Amanda Berry managed a courageous escape from a boarded-up Cleveland home and make that crucial 911 call that led to the rescue of two other women who were kidnapped and kept in captivity like her.
The Cleveland Police immediately responded to Berry’s call who was then missing for 10 years. The officers discovered Gina DeJesus and Michelle Knight who were horrifically chained, tortured and abused along Berry for 10 agony-filled, tough years.
The women’s captor, Ariel Castro, was convicted for kidnapping and raping the three women and sentenced to life in prison. He later died of suicide after he was sentenced.
The three women have since gone on their separate ways, all mightily trying to heal from the horrors and pain of what they have gone through for a decade.
They are doing admirably well. 37-year-old Knight, under the pseudonym Lilian Rose Lee, just released her second memoir, Life After Darkness. Her first memoir Finding Me became a New York Times bestseller.
Knight delves into her trauma, depression and relationships questions in her new book. A painful question bothered her for so long. She asked in her book: “The whole world had heard the story of how I had been damaged by a filthy older man. Who would ever want me after that?”
Life has rewarded her kindly. Knight has found the love of her life and married Miguel Rodriguez, whom she met through friends on Facebook. She’s on her second year of marriage with the medical courier.
She is also fulfilled in her life’s purpose, traveling the world as a public speaker. She also recently launched her foundation Lily’s Ray of Hope which supports women and girls who are victims of domestic violence, human trafficking and child abuse. Knight also initiated a partnership with specialty coffee maker 3-19 Co. to showcase her artwork and raise money for her foundation which aims to give resources so women-survivors like her can restart their lives.

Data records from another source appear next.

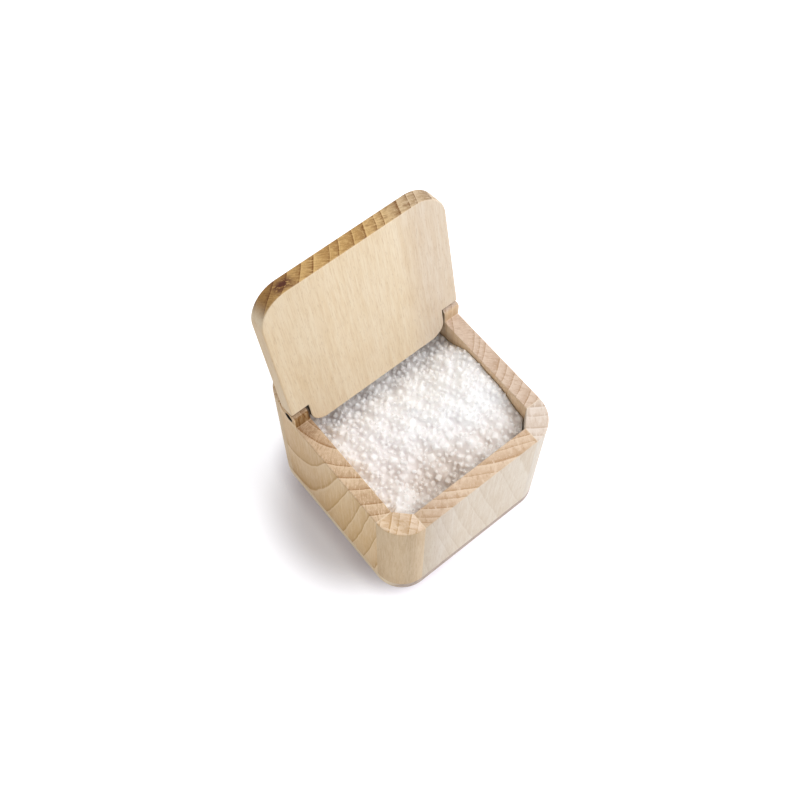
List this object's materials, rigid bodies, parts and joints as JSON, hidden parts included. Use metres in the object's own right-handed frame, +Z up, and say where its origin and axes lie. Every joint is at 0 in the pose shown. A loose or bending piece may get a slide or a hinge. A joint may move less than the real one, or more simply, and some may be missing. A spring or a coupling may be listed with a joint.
{
  "type": "salt box with hinged lid",
  "caption": "Square wooden salt box glued up from boards and corner posts, with a flush lid that turns on pins between two ears and leans open on them.",
  "frame": {"origin": "centre of the flat bottom of the box, on the surface it stands on", "axes": "+X along the hinge to the right seen from the front, +Y to the back where the hinge is, +Z up"},
  "size_m": [0.1, 0.104, 0.1647],
  "materials": {
    "beech_wall": "sanded and oiled, satin",
    "beech_post": "sanded and oiled, satin",
    "beech_base": "sanded and oiled, satin",
    "beech_lid": "sanded and oiled, satin",
    "pin_steel": "plain turned steel"
  },
  "bodies": {
    "box": {"base_plate": "beech_base", "front_wall": "beech_wall", "back_wall": "beech_wall", "left_wall": "beech_wall", "right_wall": "beech_wall", "front_left_post": "beech_post", "front_right_post": "beech_post", "rear_left_post": "beech_post", "rear_right_post": "beech_post", "left_hinge_pin": "pin_steel", "right_hinge_pin": "pin_steel"},
    "lid": {"lid": "beech_lid"}
  },
  "joints": [
    {"name": "lid_hinge", "type": "hinge", "parent": "box", "child": "lid", "pos_m": [0, 0.0291, 0.0845], "axis": [1, 0, 0], "range_deg": [0, 101.8]}
  ]
}
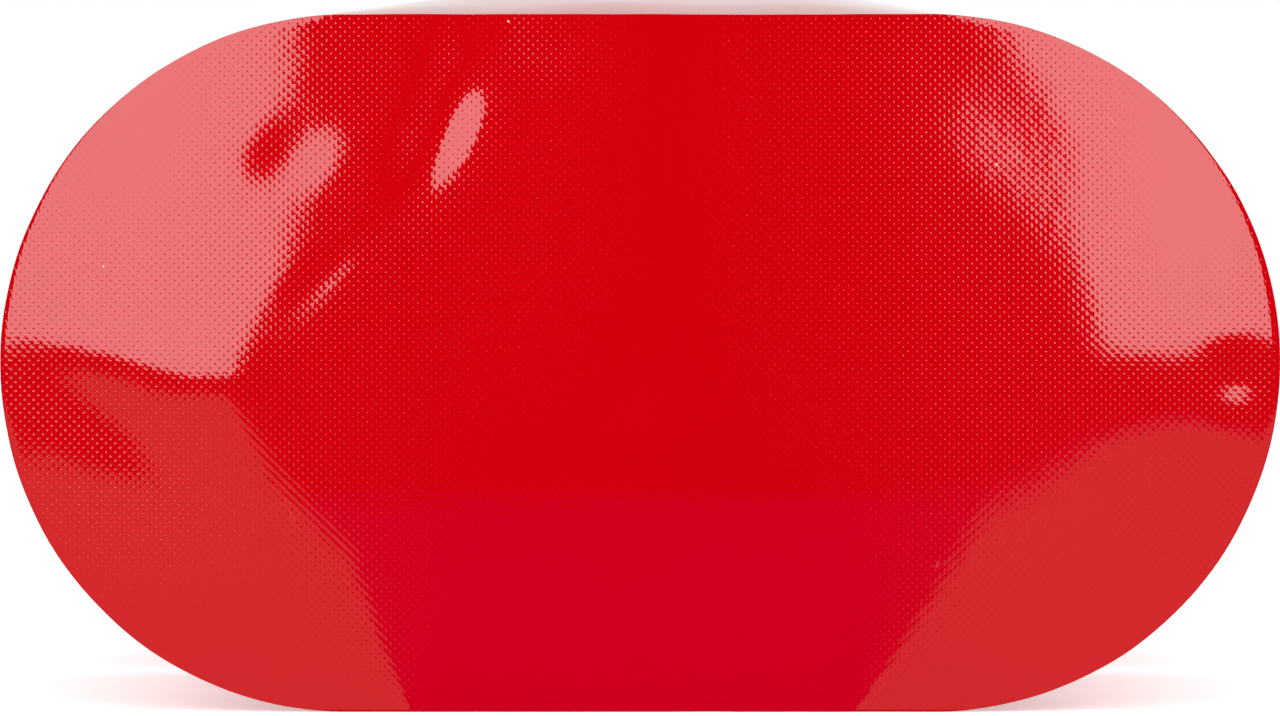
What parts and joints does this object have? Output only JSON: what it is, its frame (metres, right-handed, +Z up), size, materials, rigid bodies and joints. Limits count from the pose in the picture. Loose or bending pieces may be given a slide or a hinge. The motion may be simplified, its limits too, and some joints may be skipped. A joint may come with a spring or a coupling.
{
  "type": "road flare carry bag with flares",
  "caption": "Open-topped red coated-fabric bag with a round-ended flat base, side grab handles, D-rings and a foam rack that holds capped stick road flares.",
  "frame": {"origin": "on the ground under the middle of the bag, which lies on its back", "axes": "-Y out of the flat base panel, +Y out of the mouth along the flares, +Z up through the swollen front wall, +X towards the right handle"},
  "size_m": [0.2784, 0.3092, 0.148],
  "materials": {
    "coated_fabric_base": "glossy PVC coating over a plain woven polyester base",
    "coated_fabric_wall": "glossy PVC coating over a plain woven polyester base",
    "seam_tape": "heat-welded PVC tape",
    "webbing": "black polypropylene webbing, matt",
    "binding": "black polyester binding tape",
    "grip": "black moulded rubber, matt",
    "reflective": "silver retroreflective film",
    "window": "clear PVC window, glossy",
    "card": "blank card, matt",
    "board": "black stiffening board, matt",
    "foam": "charcoal closed-cell foam, matt",
    "flare_paper": "red waxed paper tube, satin",
    "composition": "pressed dry powder, matt",
    "igniter": "dark pressed igniter composition, matt",
    "cap": "off-white moulded polyethylene, satin",
    "striker": "gritty dark red striking surface, matt",
    "steel_wire": "nickel-plated steel wire, bright"
  },
  "bodies": {
    "bag": {"base_panel": "coated_fabric_base", "base_board": "board", "base_pad": "foam", "body_wall": "coated_fabric_wall", "seam_tape": "seam_tape", "mouth_binding": "binding", "reflective_band": "reflective", "label_card": "card", "label_window": "window", "foam_rack": "foam", "left_handle": "webbing", "right_handle": "webbing", "left_grip": "grip", "right_grip": "grip", "left_tab": "webbing", "right_tab": "webbing"},
    "left_ring": {"left_d_ring": "steel_wire"},
    "right_ring": {"right_d_ring": "steel_wire"},
    "flare_1": {"flare_1_tube": "flare_paper", "flare_1_fill": "composition", "flare_1_button": "igniter"},
    "cap_1": {"flare_1_cap": "cap", "flare_1_striker": "striker"},
    "flare_2": {"flare_2_tube": "flare_paper", "flare_2_fill": "composition", "flare_2_button": "igniter"},
    "cap_2": {"flare_2_cap": "cap", "flare_2_striker": "striker"},
    "flare_3": {"flare_3_tube": "flare_paper", "flare_3_fill": "composition", "flare_3_button": "igniter"},
    "cap_3": {"flare_3_cap": "cap", "flare_3_striker": "striker"},
    "flare_4": {"flare_4_tube": "flare_paper", "flare_4_fill": "composition", "flare_4_button": "igniter"},
    "cap_4": {"flare_4_cap": "cap", "flare_4_striker": "striker"},
    "flare_5": {"flare_5_tube": "flare_paper", "flare_5_fill": "composition", "flare_5_button": "igniter"},
    "cap_5": {"flare_5_cap": "cap", "flare_5_striker": "striker"},
    "flare_6": {"flare_6_tube": "flare_paper", "flare_6_fill": "composition", "flare_6_button": "igniter"},
    "cap_6": {"flare_6_cap": "cap", "flare_6_striker": "striker"},
    "flare_7": {"flare_7_tube": "flare_paper", "flare_7_fill": "composition", "flare_7_button": "igniter"},
    "cap_7": {"flare_7_cap": "cap", "flare_7_striker": "striker"},
    "flare_8": {"flare_8_tube": "flare_paper", "flare_8_fill": "composition", "flare_8_button": "igniter"},
    "cap_8": {"flare_8_cap": "cap", "flare_8_striker": "striker"}
  },
  "joints": [
    {"name": "left_ring_swing", "type": "hinge", "parent": "bag", "child": "left_ring", "pos_m": [-0.1299, 0.0632, 0.069], "axis": [0, 0, 1], "range_deg": [0, 150]},
    {"name": "right_ring_swing", "type": "hinge", "parent": "bag", "child": "right_ring", "pos_m": [0.1299, 0.0632, 0.069], "axis": [0, 0, -1], "range_deg": [0, 150]},
    {"name": "flare_1_draw", "type": "slide", "parent": "bag", "child": "flare_1", "axis": [0, 1, 0], "range_m": [0, 0.235]},
    {"name": "cap_1_pull", "type": "slide", "parent": "flare_1", "child": "cap_1", "axis": [0, 1, 0], "range_m": [0, 0.05]},
    {"name": "flare_2_draw", "type": "slide", "parent": "bag", "child": "flare_2", "axis": [0, 1, 0], "range_m": [0, 0.235]},
    {"name": "cap_2_pull", "type": "slide", "parent": "flare_2", "child": "cap_2", "axis": [0, 1, 0], "range_m": [0, 0.05]},
    {"name": "flare_3_draw", "type": "slide", "parent": "bag", "child": "flare_3", "axis": [0, 1, 0], "range_m": [0, 0.235]},
    {"name": "cap_3_pull", "type": "slide", "parent": "flare_3", "child": "cap_3", "axis": [0, 1, 0], "range_m": [0, 0.05]},
    {"name": "flare_4_draw", "type": "slide", "parent": "bag", "child": "flare_4", "axis": [0, 1, 0], "range_m": [0, 0.235]},
    {"name": "cap_4_pull", "type": "slide", "parent": "flare_4", "child": "cap_4", "axis": [0, 1, 0], "range_m": [0, 0.05]},
    {"name": "flare_5_draw", "type": "slide", "parent": "bag", "child": "flare_5", "axis": [0, 1, 0], "range_m": [0, 0.235]},
    {"name": "cap_5_pull", "type": "slide", "parent": "flare_5", "child": "cap_5", "axis": [0, 1, 0], "range_m": [0, 0.05]},
    {"name": "flare_6_draw", "type": "slide", "parent": "bag", "child": "flare_6", "axis": [0, 1, 0], "range_m": [0, 0.235]},
    {"name": "cap_6_pull", "type": "slide", "parent": "flare_6", "child": "cap_6", "axis": [0, 1, 0], "range_m": [0, 0.05]},
    {"name": "flare_7_draw", "type": "slide", "parent": "bag", "child": "flare_7", "axis": [0, 1, 0], "range_m": [0, 0.235]},
    {"name": "cap_7_pull", "type": "slide", "parent": "flare_7", "child": "cap_7", "axis": [0, 1, 0], "range_m": [0, 0.05]},
    {"name": "flare_8_draw", "type": "slide", "parent": "bag", "child": "flare_8", "axis": [0, 1, 0], "range_m": [0, 0.235]},
    {"name": "cap_8_pull", "type": "slide", "parent": "flare_8", "child": "cap_8", "axis": [0, 1, 0], "range_m": [0, 0.05]}
  ]
}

The women’s evil captor, Castro, also subjected now 32-year-old Berry to another form of torture by forcing her to see news segments of people searching for her. Now, she is committed to turning that trauma into greater conviction to helping missing people in Northeast Ohio. Berry is hosting a 30-second daily news segment on Cleveland’s Fox 8 because she wants missing people to be comforted with the thought that the public is still looking for them.
Berry also partnered with her co-survivor DeJesus and they shared their story in the New York Times bestselling memoir Hope: A Memoir of Survival in Cleveland written with Mary Jordan and Kevin Sullivan.
Berry is also courageously raising a daughter whom she delivered while inside Castro’s home. She said she is proud of how caring her daughter is.
The youngest of the three survivors, 28-year-old DeJesus, while quietly enjoying life with her closely-knit family in the suburbs of Cleveland, has also recently joined forces with the Northeast Ohio Amber Alert Committee to help survivors and their family members. She said she wants to give back “and to help like they helped me when I came home.”
The inexplicably harrowing experience of the three women should also serve as both a challenge and a fuel for our law enforcement to further sharpen and improve investigative skills and other mechanisms to find missing people a lot faster, and bring the perpetrators of kidnapping and abuses swifter to justice.
The stories of the three courageous and resilient women offer hope and inspiration to all of humanity there’s no pain nor setback the human spirit can triumph from. They are also showing that the best gratitude for finding back their freedom and regaining their lives is to meaningfully serve and help those who are in similar trying situation they once experienced.